Select the lines that contain "part" and copy each of them.
>> BEGIN Data block
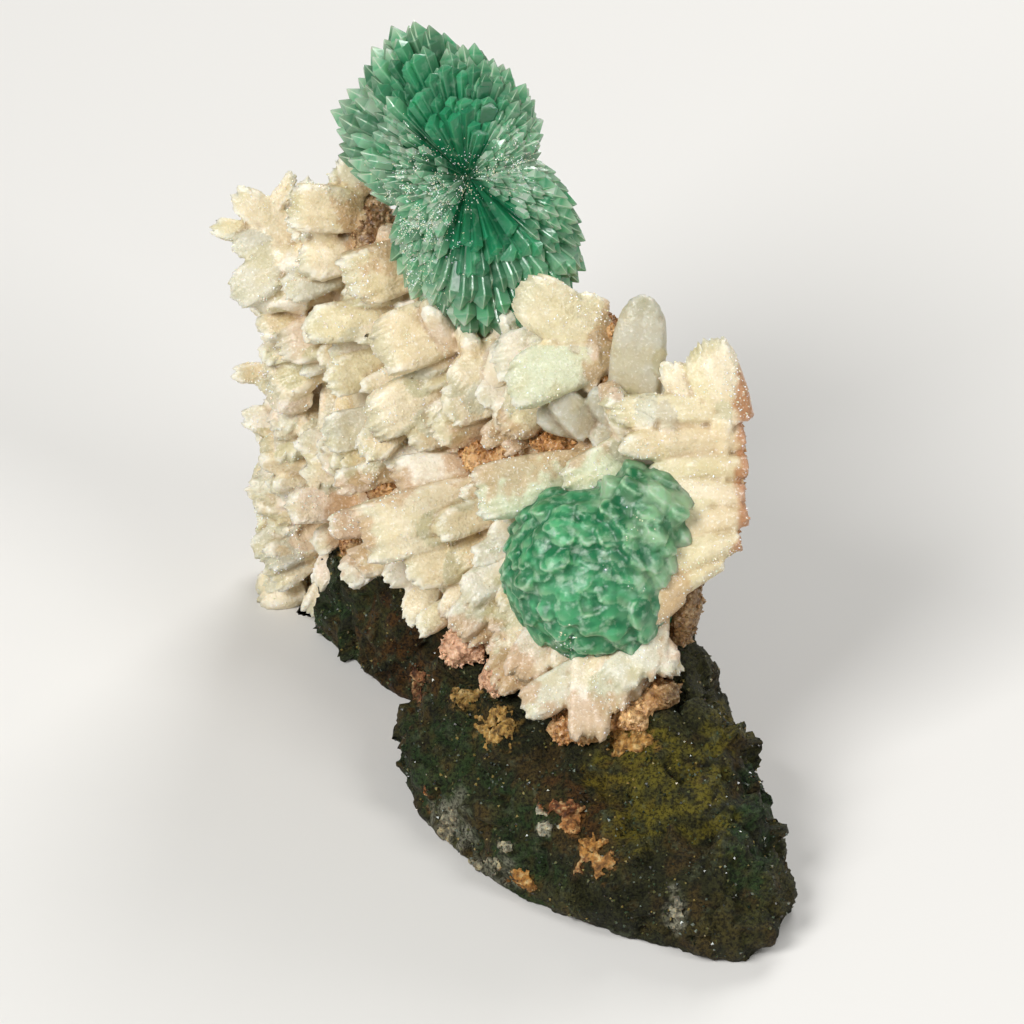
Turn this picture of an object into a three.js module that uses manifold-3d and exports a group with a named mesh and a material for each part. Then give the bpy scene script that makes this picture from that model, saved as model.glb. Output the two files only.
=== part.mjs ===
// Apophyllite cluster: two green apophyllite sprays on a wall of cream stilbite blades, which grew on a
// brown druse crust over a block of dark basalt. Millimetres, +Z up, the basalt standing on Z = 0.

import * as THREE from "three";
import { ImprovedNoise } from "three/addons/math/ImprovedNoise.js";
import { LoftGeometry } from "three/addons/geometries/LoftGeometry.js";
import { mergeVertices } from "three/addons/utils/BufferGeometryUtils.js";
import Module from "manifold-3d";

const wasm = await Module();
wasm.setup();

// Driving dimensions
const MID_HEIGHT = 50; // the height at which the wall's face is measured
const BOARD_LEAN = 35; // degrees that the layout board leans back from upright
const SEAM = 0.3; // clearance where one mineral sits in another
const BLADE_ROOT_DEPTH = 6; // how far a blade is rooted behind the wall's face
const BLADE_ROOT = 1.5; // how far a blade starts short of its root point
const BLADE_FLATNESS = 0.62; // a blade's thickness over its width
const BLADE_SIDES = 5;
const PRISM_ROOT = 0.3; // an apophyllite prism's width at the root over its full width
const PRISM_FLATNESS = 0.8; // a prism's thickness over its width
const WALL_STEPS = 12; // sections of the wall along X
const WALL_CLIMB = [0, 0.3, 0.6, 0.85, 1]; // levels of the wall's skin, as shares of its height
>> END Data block
• _Response to this task_:
Turn this picture of an object into a three.js module that uses manifold-3d and exports a group with a named mesh and a material for each part. Then give the bpy scene script that makes this picture from that model, saved as model.glb. Output the two files only.
=== part.mjs ===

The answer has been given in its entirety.